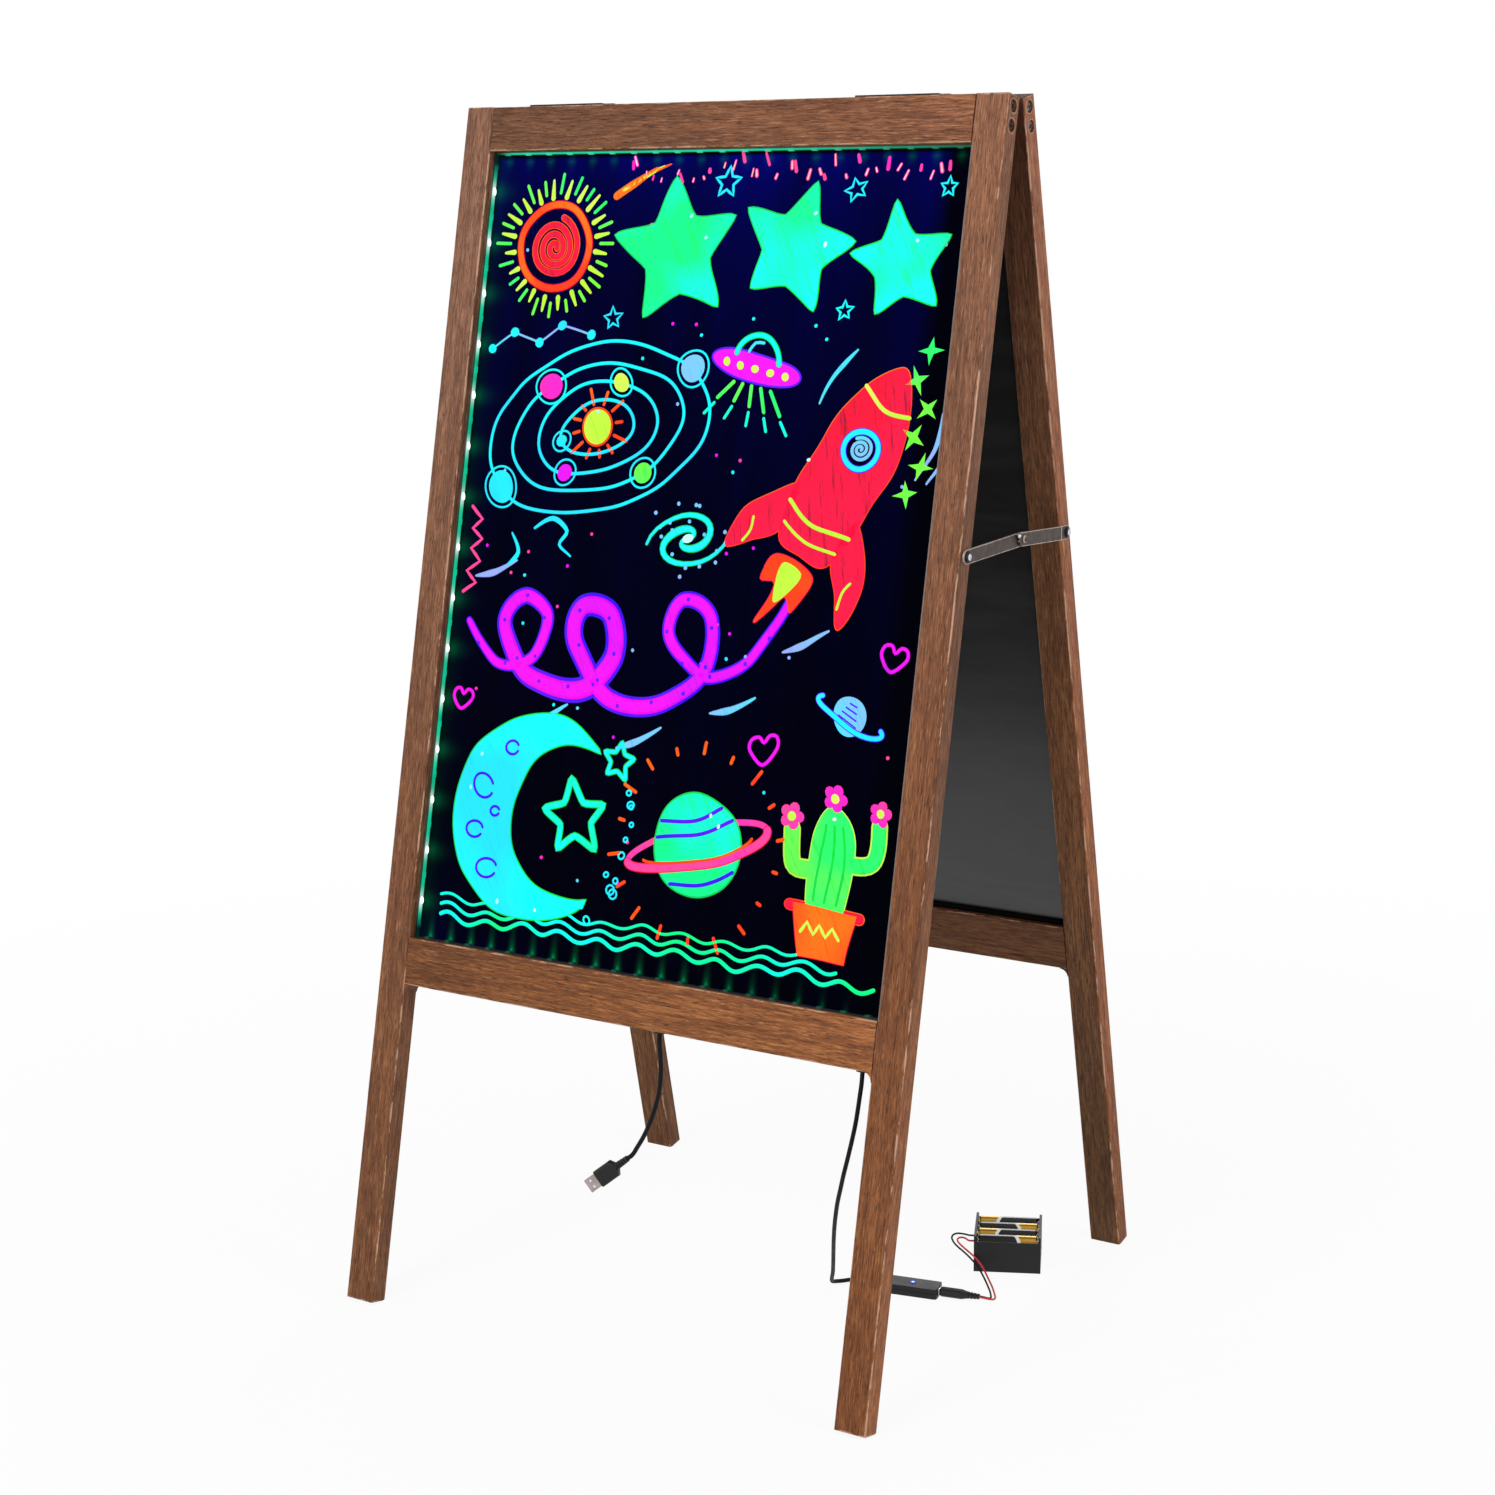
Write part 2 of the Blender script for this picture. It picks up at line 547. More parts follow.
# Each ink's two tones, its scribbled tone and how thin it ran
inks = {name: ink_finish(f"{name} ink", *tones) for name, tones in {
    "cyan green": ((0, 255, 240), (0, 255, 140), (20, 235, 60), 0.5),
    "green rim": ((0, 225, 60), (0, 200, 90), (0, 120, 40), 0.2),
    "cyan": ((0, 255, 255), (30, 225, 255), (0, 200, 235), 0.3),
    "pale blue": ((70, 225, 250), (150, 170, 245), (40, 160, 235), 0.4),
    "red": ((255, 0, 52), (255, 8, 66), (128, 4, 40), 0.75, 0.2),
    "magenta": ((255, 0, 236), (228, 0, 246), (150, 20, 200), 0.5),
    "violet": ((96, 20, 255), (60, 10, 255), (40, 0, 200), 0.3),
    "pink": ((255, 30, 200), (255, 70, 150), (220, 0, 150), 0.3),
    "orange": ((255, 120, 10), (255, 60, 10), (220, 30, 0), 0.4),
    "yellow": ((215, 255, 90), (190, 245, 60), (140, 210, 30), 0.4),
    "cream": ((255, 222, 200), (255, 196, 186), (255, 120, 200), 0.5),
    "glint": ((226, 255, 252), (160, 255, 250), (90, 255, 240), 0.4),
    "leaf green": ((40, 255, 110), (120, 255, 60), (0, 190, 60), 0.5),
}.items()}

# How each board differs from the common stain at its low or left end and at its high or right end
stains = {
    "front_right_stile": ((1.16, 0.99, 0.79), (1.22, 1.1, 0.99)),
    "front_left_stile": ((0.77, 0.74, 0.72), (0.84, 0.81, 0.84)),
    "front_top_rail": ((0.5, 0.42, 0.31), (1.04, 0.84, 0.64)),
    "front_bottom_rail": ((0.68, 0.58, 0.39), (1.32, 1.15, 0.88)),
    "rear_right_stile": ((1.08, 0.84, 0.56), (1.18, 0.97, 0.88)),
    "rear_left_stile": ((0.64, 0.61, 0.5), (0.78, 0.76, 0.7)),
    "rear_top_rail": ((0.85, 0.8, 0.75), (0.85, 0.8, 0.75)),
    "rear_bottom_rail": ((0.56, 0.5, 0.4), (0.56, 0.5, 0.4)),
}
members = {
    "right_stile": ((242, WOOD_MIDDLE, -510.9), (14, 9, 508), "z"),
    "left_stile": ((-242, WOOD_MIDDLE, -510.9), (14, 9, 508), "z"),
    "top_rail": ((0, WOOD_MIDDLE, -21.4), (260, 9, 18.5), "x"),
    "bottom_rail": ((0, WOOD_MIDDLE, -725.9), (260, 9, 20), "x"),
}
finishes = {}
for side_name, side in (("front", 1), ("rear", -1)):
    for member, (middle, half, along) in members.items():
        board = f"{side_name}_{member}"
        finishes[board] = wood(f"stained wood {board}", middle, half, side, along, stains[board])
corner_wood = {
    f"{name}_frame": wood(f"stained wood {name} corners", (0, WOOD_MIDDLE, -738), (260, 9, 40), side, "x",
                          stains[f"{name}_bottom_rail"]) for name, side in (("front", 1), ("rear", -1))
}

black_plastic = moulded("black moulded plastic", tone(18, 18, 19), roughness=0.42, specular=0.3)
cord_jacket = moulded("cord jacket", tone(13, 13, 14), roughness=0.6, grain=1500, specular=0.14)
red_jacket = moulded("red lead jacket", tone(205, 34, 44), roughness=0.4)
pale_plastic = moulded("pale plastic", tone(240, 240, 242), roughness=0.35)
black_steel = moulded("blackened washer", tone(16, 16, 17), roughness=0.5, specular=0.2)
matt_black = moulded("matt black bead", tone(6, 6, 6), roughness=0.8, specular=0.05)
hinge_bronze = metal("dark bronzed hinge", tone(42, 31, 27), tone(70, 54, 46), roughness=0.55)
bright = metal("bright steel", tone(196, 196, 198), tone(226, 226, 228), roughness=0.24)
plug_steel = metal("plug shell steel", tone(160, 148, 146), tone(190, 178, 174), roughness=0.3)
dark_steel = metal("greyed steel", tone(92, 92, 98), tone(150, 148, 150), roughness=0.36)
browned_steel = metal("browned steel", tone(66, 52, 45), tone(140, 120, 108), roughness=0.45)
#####
Task objective:
Write out the full listing, keeping every line exactly as it is.

Solution for this exercise:
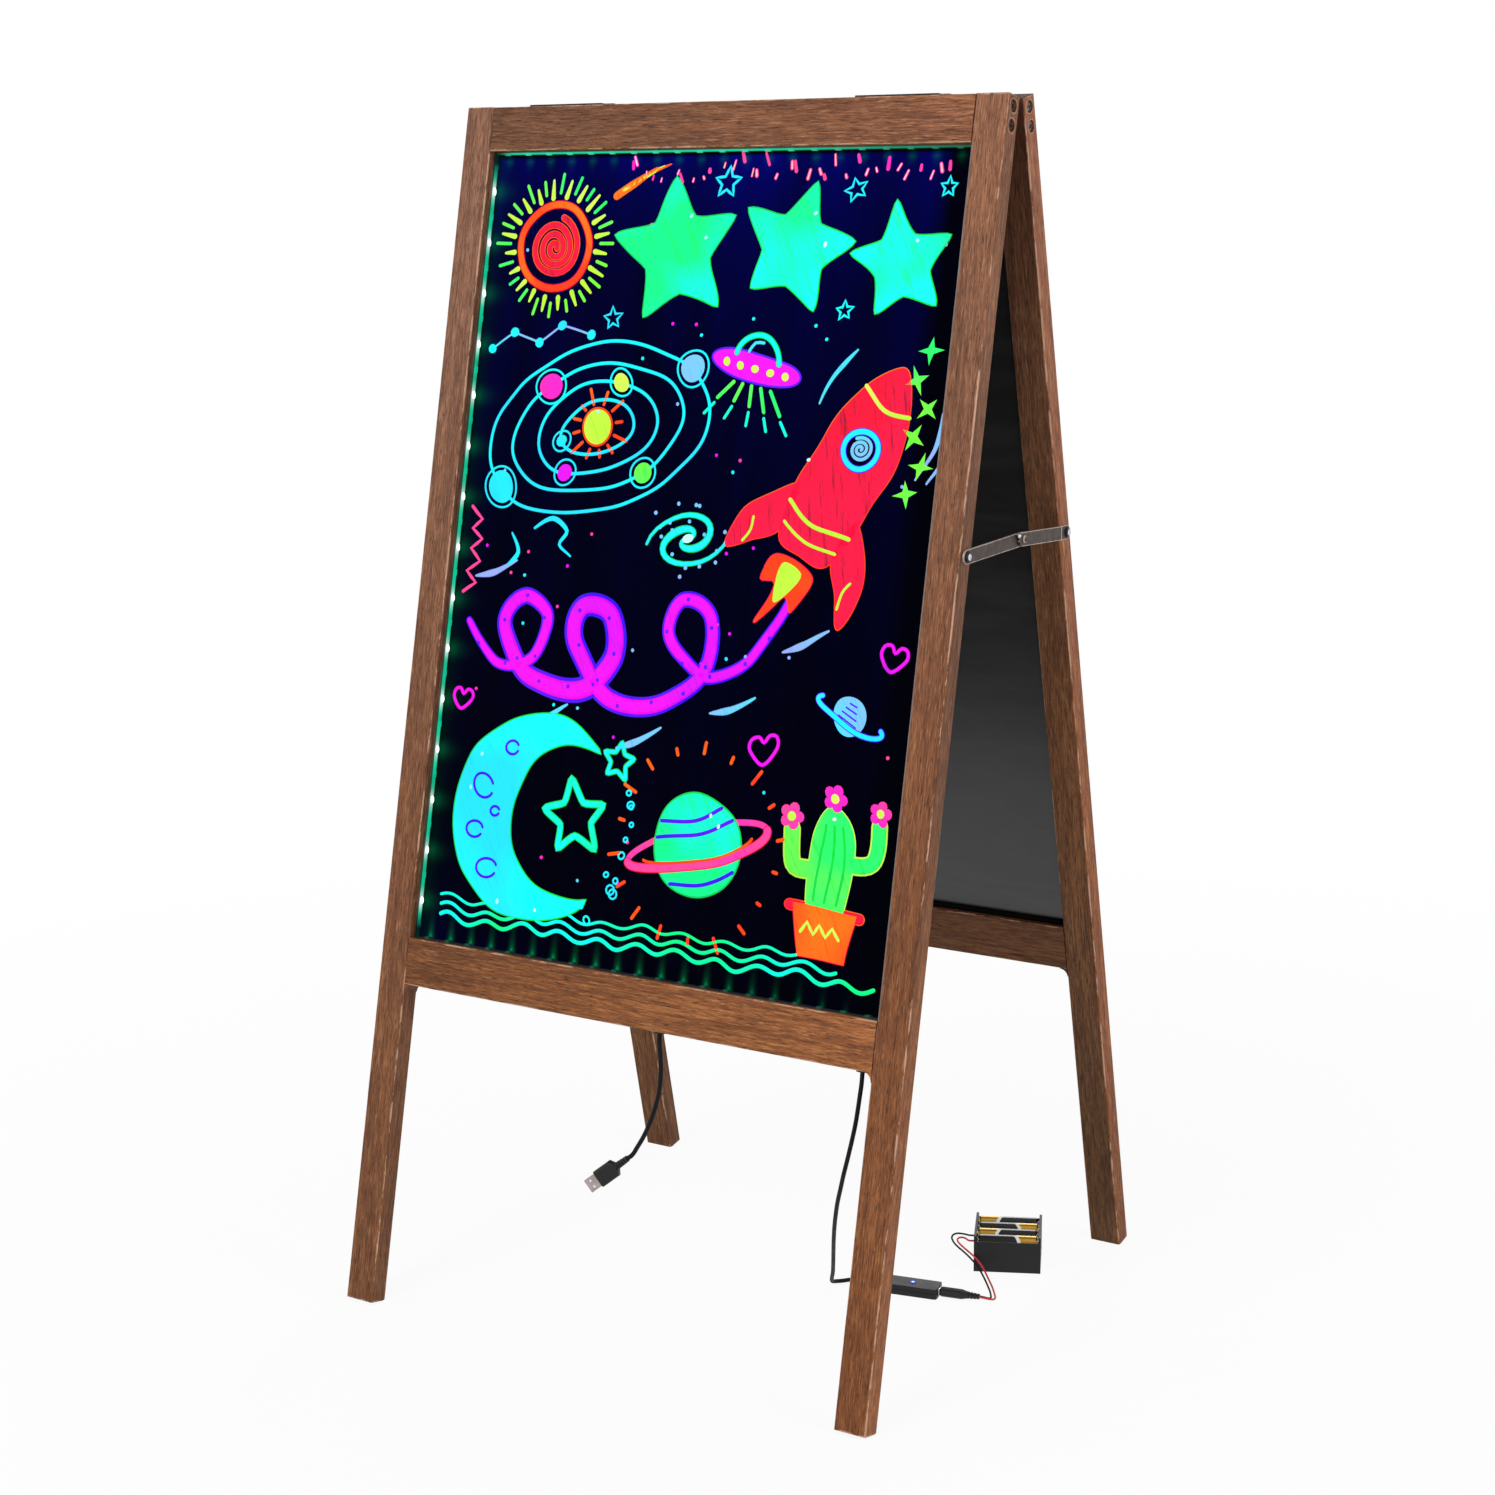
Write part 2 of the Blender script for this picture. It picks up at line 547. More parts follow.
# Each ink's two tones, its scribbled tone and how thin it ran
inks = {name: ink_finish(f"{name} ink", *tones) for name, tones in {
    "cyan green": ((0, 255, 240), (0, 255, 140), (20, 235, 60), 0.5),
    "green rim": ((0, 225, 60), (0, 200, 90), (0, 120, 40), 0.2),
    "cyan": ((0, 255, 255), (30, 225, 255), (0, 200, 235), 0.3),
    "pale blue": ((70, 225, 250), (150, 170, 245), (40, 160, 235), 0.4),
    "red": ((255, 0, 52), (255, 8, 66), (128, 4, 40), 0.75, 0.2),
    "magenta": ((255, 0, 236), (228, 0, 246), (150, 20, 200), 0.5),
    "violet": ((96, 20, 255), (60, 10, 255), (40, 0, 200), 0.3),
    "pink": ((255, 30, 200), (255, 70, 150), (220, 0, 150), 0.3),
    "orange": ((255, 120, 10), (255, 60, 10), (220, 30, 0), 0.4),
    "yellow": ((215, 255, 90), (190, 245, 60), (140, 210, 30), 0.4),
    "cream": ((255, 222, 200), (255, 196, 186), (255, 120, 200), 0.5),
    "glint": ((226, 255, 252), (160, 255, 250), (90, 255, 240), 0.4),
    "leaf green": ((40, 255, 110), (120, 255, 60), (0, 190, 60), 0.5),
}.items()}

# How each board differs from the common stain at its low or left end and at its high or right end
stains = {
    "front_right_stile": ((1.16, 0.99, 0.79), (1.22, 1.1, 0.99)),
    "front_left_stile": ((0.77, 0.74, 0.72), (0.84, 0.81, 0.84)),
    "front_top_rail": ((0.5, 0.42, 0.31), (1.04, 0.84, 0.64)),
    "front_bottom_rail": ((0.68, 0.58, 0.39), (1.32, 1.15, 0.88)),
    "rear_right_stile": ((1.08, 0.84, 0.56), (1.18, 0.97, 0.88)),
    "rear_left_stile": ((0.64, 0.61, 0.5), (0.78, 0.76, 0.7)),
    "rear_top_rail": ((0.85, 0.8, 0.75), (0.85, 0.8, 0.75)),
    "rear_bottom_rail": ((0.56, 0.5, 0.4), (0.56, 0.5, 0.4)),
}
members = {
    "right_stile": ((242, WOOD_MIDDLE, -510.9), (14, 9, 508), "z"),
    "left_stile": ((-242, WOOD_MIDDLE, -510.9), (14, 9, 508), "z"),
    "top_rail": ((0, WOOD_MIDDLE, -21.4), (260, 9, 18.5), "x"),
    "bottom_rail": ((0, WOOD_MIDDLE, -725.9), (260, 9, 20), "x"),
}
finishes = {}
for side_name, side in (("front", 1), ("rear", -1)):
    for member, (middle, half, along) in members.items():
        board = f"{side_name}_{member}"
        finishes[board] = wood(f"stained wood {board}", middle, half, side, along, stains[board])
corner_wood = {
    f"{name}_frame": wood(f"stained wood {name} corners", (0, WOOD_MIDDLE, -738), (260, 9, 40), side, "x",
                          stains[f"{name}_bottom_rail"]) for name, side in (("front", 1), ("rear", -1))
}

black_plastic = moulded("black moulded plastic", tone(18, 18, 19), roughness=0.42, specular=0.3)
cord_jacket = moulded("cord jacket", tone(13, 13, 14), roughness=0.6, grain=1500, specular=0.14)
red_jacket = moulded("red lead jacket", tone(205, 34, 44), roughness=0.4)
pale_plastic = moulded("pale plastic", tone(240, 240, 242), roughness=0.35)
black_steel = moulded("blackened washer", tone(16, 16, 17), roughness=0.5, specular=0.2)
matt_black = moulded("matt black bead", tone(6, 6, 6), roughness=0.8, specular=0.05)
hinge_bronze = metal("dark bronzed hinge", tone(42, 31, 27), tone(70, 54, 46), roughness=0.55)
bright = metal("bright steel", tone(196, 196, 198), tone(226, 226, 228), roughness=0.24)
plug_steel = metal("plug shell steel", tone(160, 148, 146), tone(190, 178, 174), roughness=0.3)
dark_steel = metal("greyed steel", tone(92, 92, 98), tone(150, 148, 150), roughness=0.36)
browned_steel = metal("browned steel", tone(66, 52, 45), tone(140, 120, 108), roughness=0.45)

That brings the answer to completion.